Financial Market Cash Rate View
Economist Cash Rare Expectation Dec 2020
Can interest rates get too low, where the negatives of having very low rates outweighs the positives? The experience of Japan is that an extended period of interest rates being at (or below) zero makes it very difficult to have a profitable banking system (reducing the amount of lending to the economy). This is one reason the US and the UK did not reduce their overnight rates to zero. Also, negative interest rates provides incentives for households to keep their saving in cash as opposed to earning a negative deposit rate in the bank.

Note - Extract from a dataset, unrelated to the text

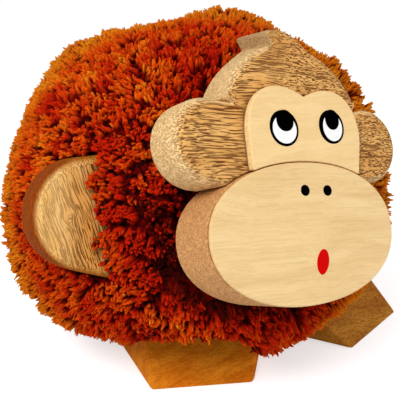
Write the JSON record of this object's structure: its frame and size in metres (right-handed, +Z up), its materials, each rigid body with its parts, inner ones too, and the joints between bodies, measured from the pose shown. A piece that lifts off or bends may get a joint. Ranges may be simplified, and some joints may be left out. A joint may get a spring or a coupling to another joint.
{
  "type": "wooden monkey figure",
  "caption": "Squat monkey figure of sawn wood with a pale two-brow face, an oval muzzle and block feet, its round body covered in cut yarn pile.",
  "frame": {"origin": "on the table, in the plane of the soles, under the middle of the round body", "axes": "+Z up, -Y the way the monkey faces, +X to the right of someone who looks at its face"},
  "size_m": [0.1751, 0.182, 0.1405],
  "materials": {
    "core_wood": "plain",
    "yarn": "cut pile",
    "head_wood": "oiled",
    "pale_wood": "satin",
    "muzzle_wood": "oiled",
    "arm_wood": "oiled",
    "foot_wood": "oiled",
    "dowel_wood": "plain"
  },
  "bodies": {
    "body": {"body_core": "core_wood", "yarn_pile": "yarn", "arm_right": "arm_wood", "arm_left": "arm_wood", "arm_dowel_right": "dowel_wood", "arm_dowel_left": "dowel_wood", "foot_right": "foot_wood", "foot_left": "foot_wood", "foot_dowel_right": "dowel_wood", "foot_dowel_left": "dowel_wood"},
    "head": {"head_block": "head_wood", "face_plate": "pale_wood", "muzzle_block": "muzzle_wood", "muzzle_plate": "pale_wood", "neck_peg": "dowel_wood", "muzzle_dowel_right": "dowel_wood", "muzzle_dowel_left": "dowel_wood"}
  },
  "joints": [
    {"name": "head_tilt", "type": "hinge", "parent": "body", "child": "head", "pos_m": [0.0018, -0.0741, 0.1039], "axis": [0.1446, -0.9132, 0.3811], "range_deg": [-30, 30]}
  ]
}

The bigger picture is that right now the issue with the Australian economy is not so much the level of interest rates but a lack of demand. The high level of household debt is limiting the benefits of low rates for consumers. And economic uncertainty means that businesses are reluctant to spend big. Governments have the ability to spend more money. And the very low level of interest rates means it is affordable for them to do so. The forthcoming income tax cuts will be a good start. But more action from the government is likely to be required to get the economy moving back towards cruising speed.
In ‘Sunday, Bloody Sunday’, U2 ask ‘How long must we sing this song?’. For economists and financial markets, how long must we marvel at the current very low level of interest rates is the great question of our times.
We really do live in interesting times.